Nearly half of current union members are employed by government at the state, local, or federal level, while only about 15 percent of U.S. workers overall work in government positions. Union members also tend to be more likely college-educated compared with the general workforce.

“Union bosses actually speak, at most, for a disproportionately privileged, government-employed segment of workers,” according to the essay’s author. “This is a warning to political figures and campaigners who would use union bosses as a proxy for the voice of workers as a whole: The bosses are unrepresentative, and they answer to a segment of workers that is not of the hard-hat and lunch-pail set that many politicos hope to reach.”

The essay argues that union leaders’ political activity does not reflect their members’ diverse views but instead aligns with left-leaning ideologies: “Indeed, union bosses’ approach to politics is nakedly partisan and ideologically committed to the Everything Leftism of the professional activist class that staffs the union office.” According to OpenSecrets’ data on 2024 political spending by unions, 87.3 percent went to Democratic campaigns while only 11.8 percent was given to Republicans.

Polling suggests there is more diversity among union households than among those who run unions: “Exit polls from the 2024 general election showed that then–Vice President Kamala Harris beat Republican President Donald Trump by only a 53–45 margin among the 19 percent of Americans who are members of ‘union households.'”
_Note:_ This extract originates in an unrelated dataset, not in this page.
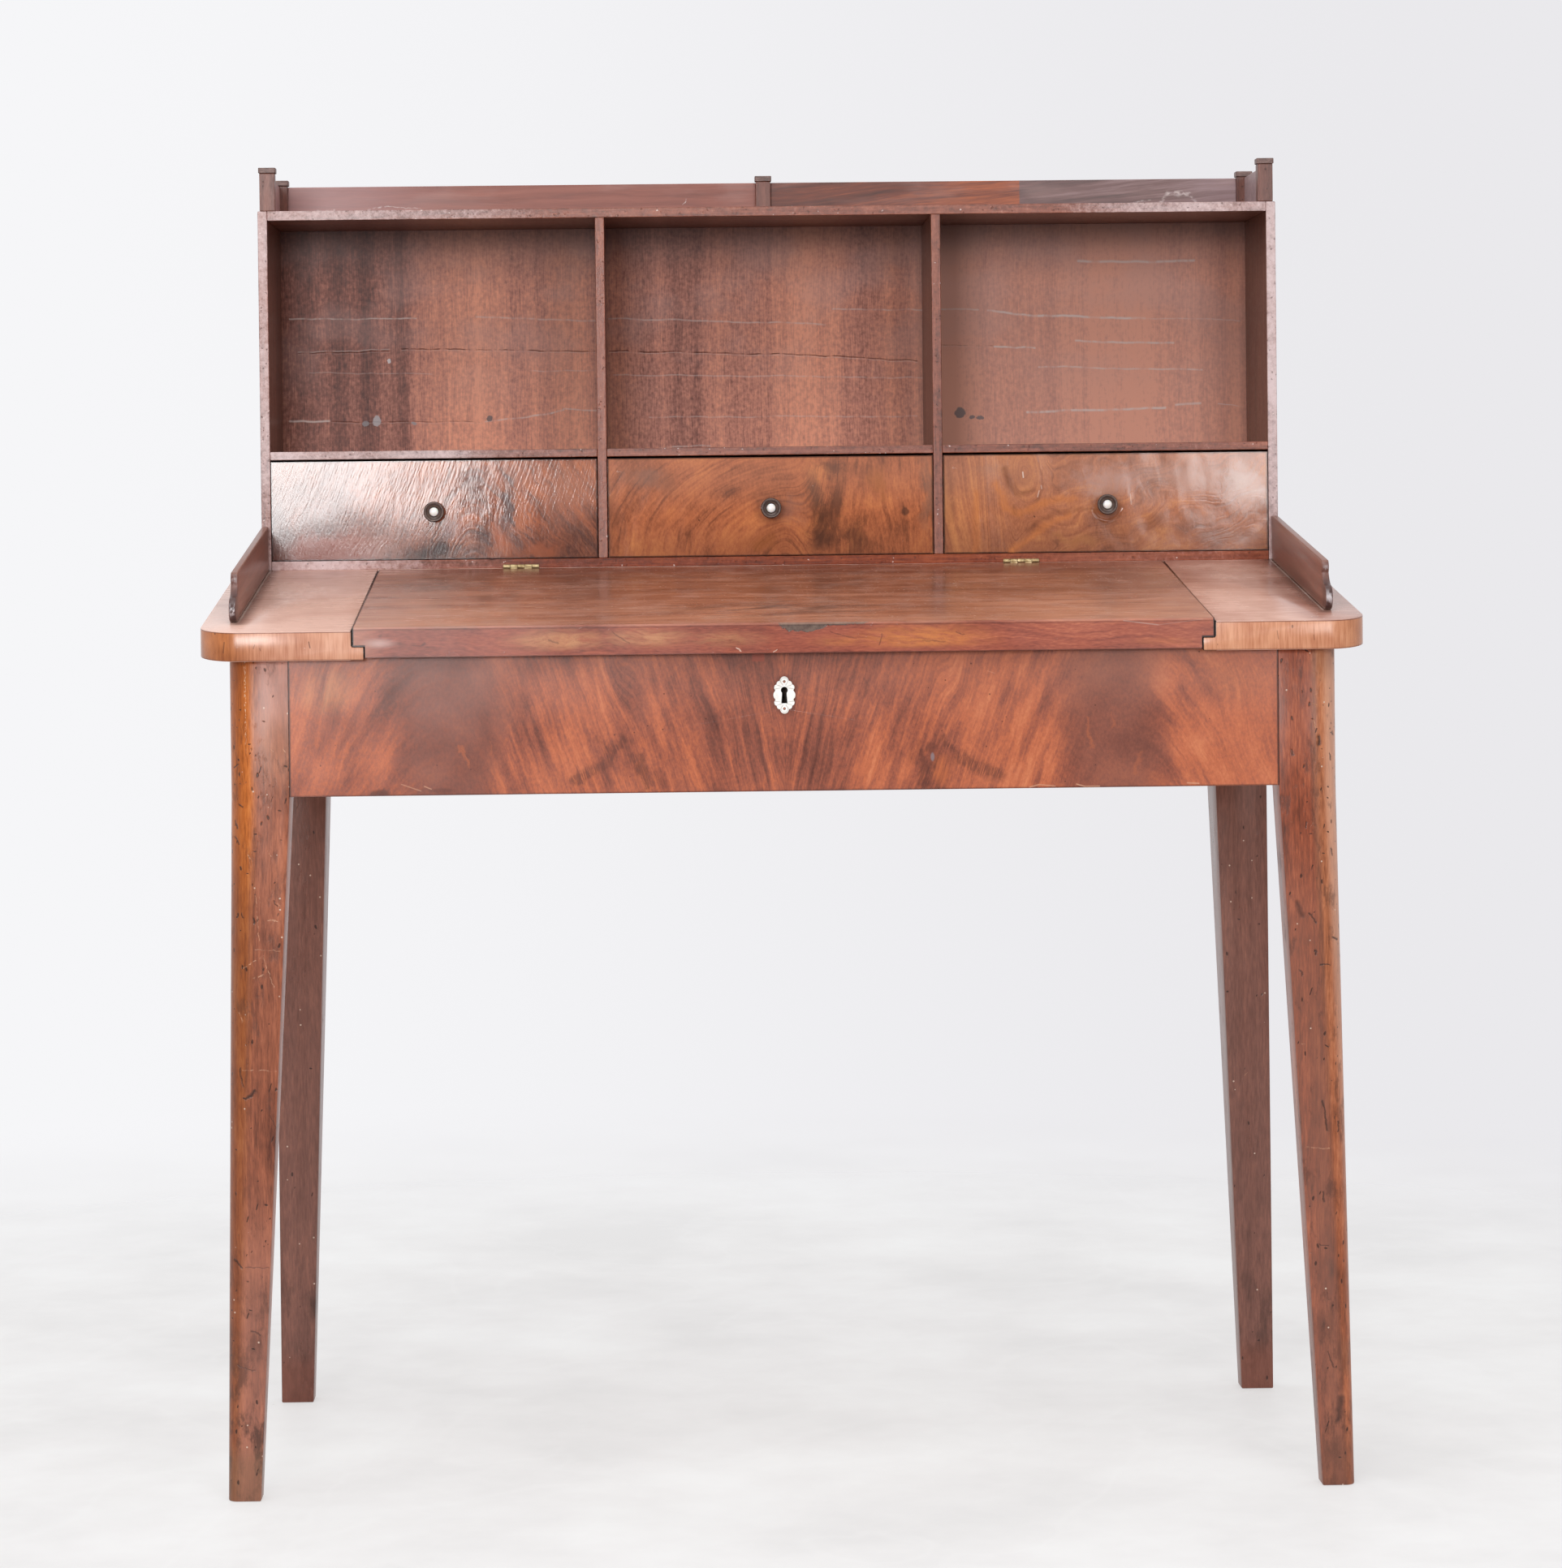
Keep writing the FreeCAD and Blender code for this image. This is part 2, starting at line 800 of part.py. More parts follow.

The essay concludes that labor organizations today represent a narrow portion of American workers and calls for new ways for worker voices to be heard: “Those hoping to hear workers’ voices need to find an alternative to union bosses who have shown they barely speak for their members and their families, much less all laborers. And those workers need the freedom to ensure that their voices can be heard over the voices of union bosses who erroneously purport to speak for them.”